Is the time ripe to follow a hands-off policy in terms of branch licensing and ATMs?
Banking Regulation Act stipulates that banks can open a branch only with a licence from RBI. As long as that clause is there, banks will not be able to open any branch without RBI’s permission. We are asking banks to submit an annual plan on opening branches. After the plan is submitted, we meet the CEO of the concerned banks and give our nod in seven days. The general tendency is to open more branches in metros which are already saturated with branches. We have been able to ensure that new branches are opened in unbanked areas. If we give them freedom, it may not happen.
ATMs are now cash dispensers but there will be a stage where ATMs will do a lot of other businesses. Banks will require our nod for ATMs but we do not insist on the locations of ATMs.
Will RBI open doors to foreign banks in 2009?
I have a very strong view on the subject. We are already liberal as far as the foreign banks are concerned. They mostly operate from metros and not in semi-urban and rural India. Secondly, we have also been liberal in granting branch licences to them. Though under the World Trade Organisation norms, we need to give licence to 12 new foreign bank branches every year, we have been offering many more.

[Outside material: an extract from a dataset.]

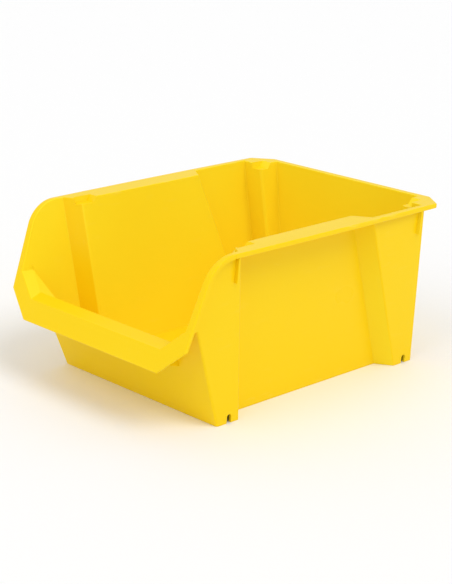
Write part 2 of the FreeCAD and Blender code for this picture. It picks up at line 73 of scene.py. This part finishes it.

Our aim has been to bring in as many new banks to India as possible instead of extending the branch network of the banks that are already present (here). This policy has paid off.
We need to see whether the time is appropriate to open up the entire banking system, in the light of what has been happening in developed countries.
You don’t want to open up for US banks because US Fed has not allowed Indian banks bigger presence there. Right?
We are liberal whereever there is reciprocity. Indian banks have got only one branch licence in US in past five years but we are giving new branch licences to US banks. We have been liberal. If the US reciprocates, it will be wonderful.